While we can see in the sigma values that the multivariate model fit the outcome data better than the bivariate model, the statistics alone don't supply a formal test of that between-model comparison. Typically, such comparisons are - incorrectly - made by comparing the R-squared of different models. Such comparisons are problematic because of the sensitivity of R-squared to the number of included variables (in addition to model fit). We can make a formal comparison between “nested” models (i.e., models with a common outcome, where one contains a subset of the covariates of the other model and no additional coviariates). To do so, we conduct an F-test. The F-test compares the fit of the larger model to the smaller model. By definition, the larger model (i.e., the one with more predictors) will always fit the data better than the smaller model. Thus, just with R-squared, we can be tempted to add more covariates simply to increase model fit even if that increase in fit is not particurly meaningful. The F-test thus compares the residuals from the larger model to the smaller model and tests whether there is a statistically significant reduction in the sum of squared residuals. We execute the test using the anova function:

anova(m1, m2)
## Analysis of Variance Table
## 
## Model 1: y ~ x1
## Model 2: y ~ x1 + x2 + x3
##   Res.Df  RSS Df Sum of Sq   F Pr(>F)    
## 1    498 2224                            
## 2    496  491  2      1733 876 <2e-16 ***
## ---
## Signif. codes:  0 '***' 0.001 '**' 0.01 '*' 0.05 '.' 0.1 ' ' 1

The output suggests that our multivariate model does a much better job of fitting the data than the bivariate model, as indicated by the much larger RSS value for m1 (listed first) and the very large F-statistic (and associated very small, heavily-starred p-value). To see what's going on “under the hood,” we can calculate the RSS for both models, the sum of squares, and the associated F-statistic:

sum(m1$residuals^2)                      # residual sum of squares for m1
## [1] 2224
sum(m2$residuals^2)                      # residual sum of squares for m2
## [1] 490.9
sum(m1$residuals^2)-sum(m2$residuals^2)  # sum of squares
## [1] 1733
# the F-statistic
f <- ((sum(m1$residuals^2)-sum(m2$residuals^2))/sum(m2$residuals^2)) * # ratio of sum of squares
    (m2$df.residual/(m1$df.residual-m2$df.residual)) # ratio of degrees of freedom
f
## [1] 875.5
# p-value (from the F distribution)
pf(f, m1$df.residual-m2$df.residual, m2$df.residual, lower.tail = FALSE)
## [1] 1.916e-163

Thus there are some complicated calculations being performed in order for the anova F-test to tell us whether the models differ in their fit. But, those calculations give us very clear inference about any improvement in model fit. Using the F-test rather than an ad-hoc comparison between (adjusted) R-squared values is a much more appropriate comparison of model fits.

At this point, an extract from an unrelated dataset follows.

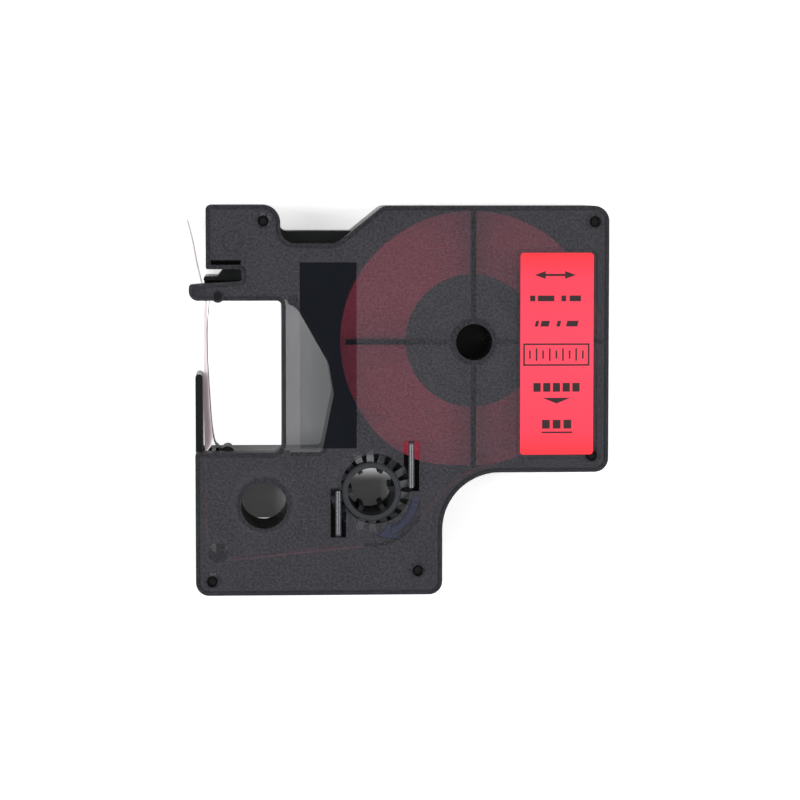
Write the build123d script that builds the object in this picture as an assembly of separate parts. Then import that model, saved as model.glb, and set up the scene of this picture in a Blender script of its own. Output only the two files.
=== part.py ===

Quantile-Quantile (QQ) plots

Another very nice way to assess goodness of fit is to do so visually using the QQ-plot. This plot, in general, compares the distributions of two variables. In the regression context, we can use it to compare the quantiles of the outcome distribution to the quantiles of the distribution of fitted values from the model. To do this in R, we need to extracted the fitted values from our model using the fitted function and the qqplot function to do the plotting. Let's compare the fit of our bivariate model to our multivariate model using two side-by-side qqplots.

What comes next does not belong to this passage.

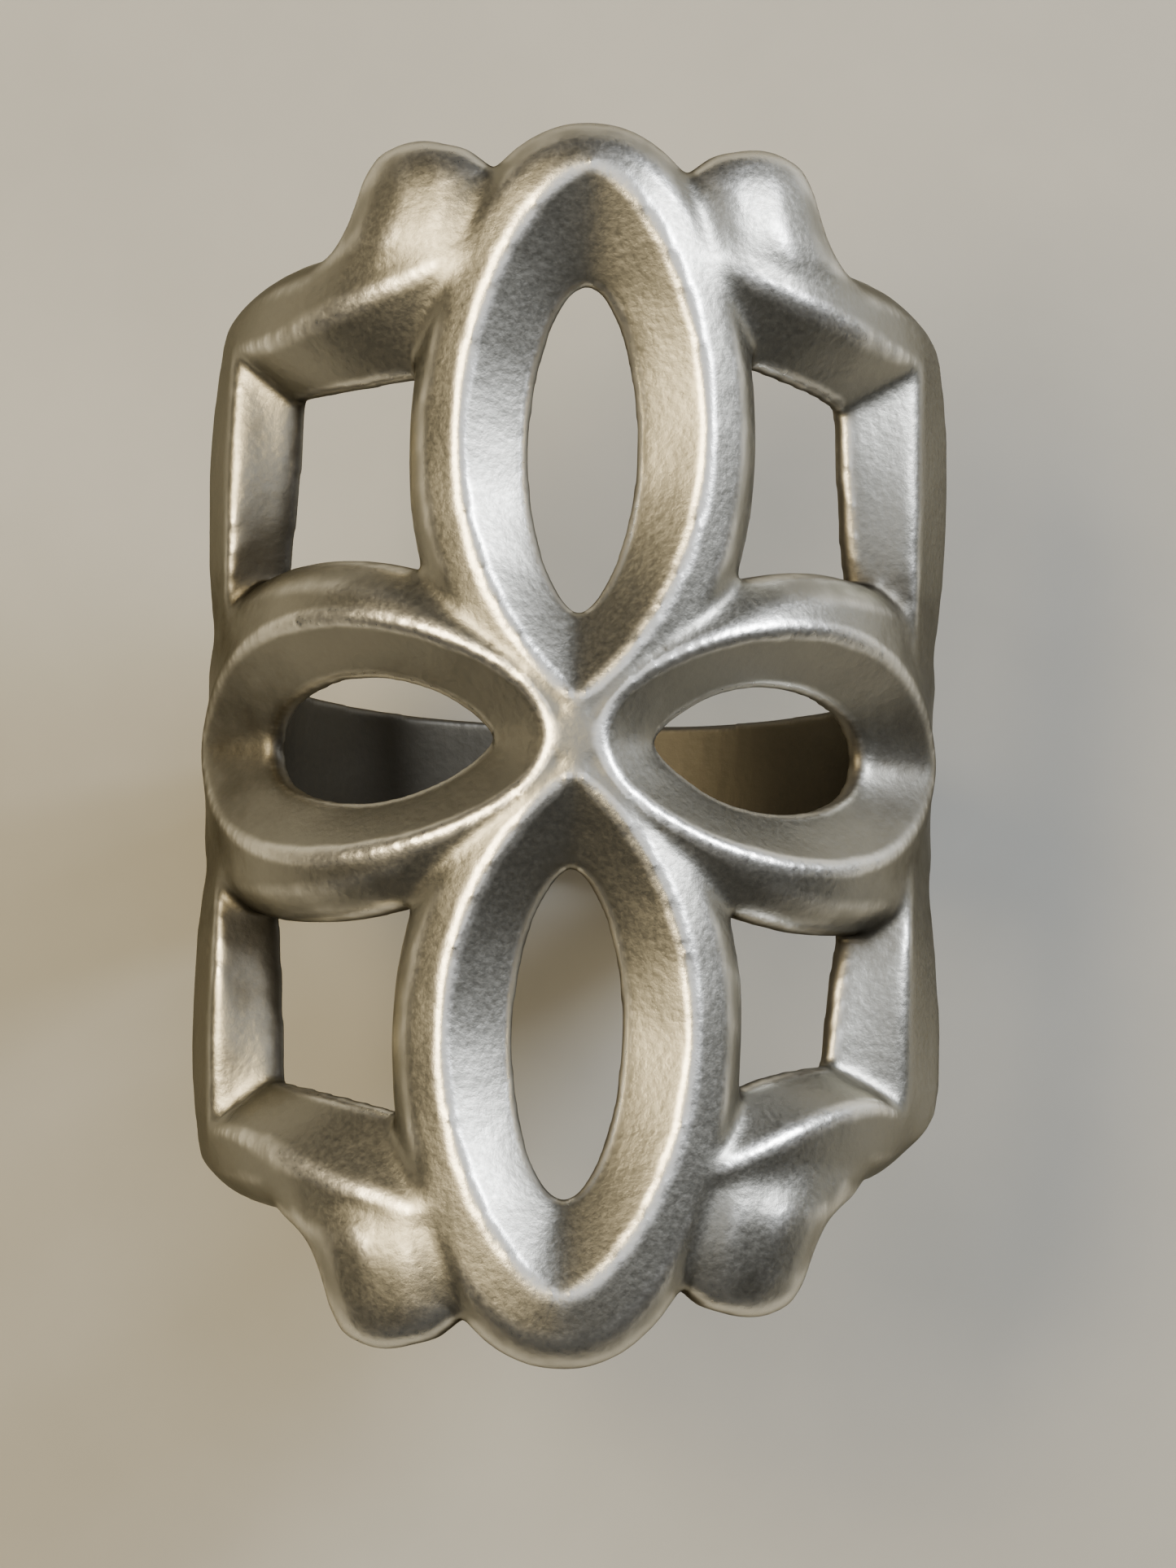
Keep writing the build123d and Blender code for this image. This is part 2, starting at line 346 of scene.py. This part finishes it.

layout(matrix(1:2, nrow = 1))
qqplot(y, fitted(m1), col = "gray", pch = 15, ylim = c(-5, 10), main = "Bivariate model")
curve((x), col = "blue", add = TRUE)
qqplot(y, fitted(m2), col = "gray", pch = 15, ylim = c(-5, 10), main = "Multivariate model")
curve((x), col = "blue", add = TRUE)

plot of chunk unnamed-chunk-18

Note: The blue lines represent a y=x line. If the distribution of y and the distribution of the fitted values matched perfectly, then the gray dots would line up perflectly along the y=x line. We see, however, in the bivariate (underspecified) model (left panel) that the fitted values diverge considerably from the distribution of y. By contrast, the fitted values from our multivariate model (right panel) match the disribution of y much more closely. In both plots, however, the models clearly fail to precisely explain extreme values of y. While we cannot summarize the QQ-plot as a single numeric statistic, it provides a very rich characterization of fit that shows not only how well our model fits overall, but also where in the distribution of our outcome the model is doing a better or worse job of explaining the outcome.

Though different from a QQ-plot, we can also plot our fitted values directly again the outcome in order to see how well the model is capturing variation in the outcome. The closer this cloud of points looks to a single, straight line, the better the model fit. Such plots can also help us capture non-linearities and other things in data. Let's compare the fit of the two models side-by-side again:

layout(matrix(1:2, nrow = 1))
plot(y, fitted(m1), col = "gray", pch = 15, ylim = c(-5, 10), main = "Bivariate model")
curve((x), col = "blue", add = TRUE)
plot(y, fitted(m2), col = "gray", pch = 15, ylim = c(-5, 10), main = "Multivariate model")
curve((x), col = "blue", add = TRUE)

plot of chunk unnamed-chunk-19

As above, we see that the bivariate does a particularly power job of explaining extreme cases in y, whereas the multivariate model does much better but remains imperfect (due to random variation in y from when we created the data).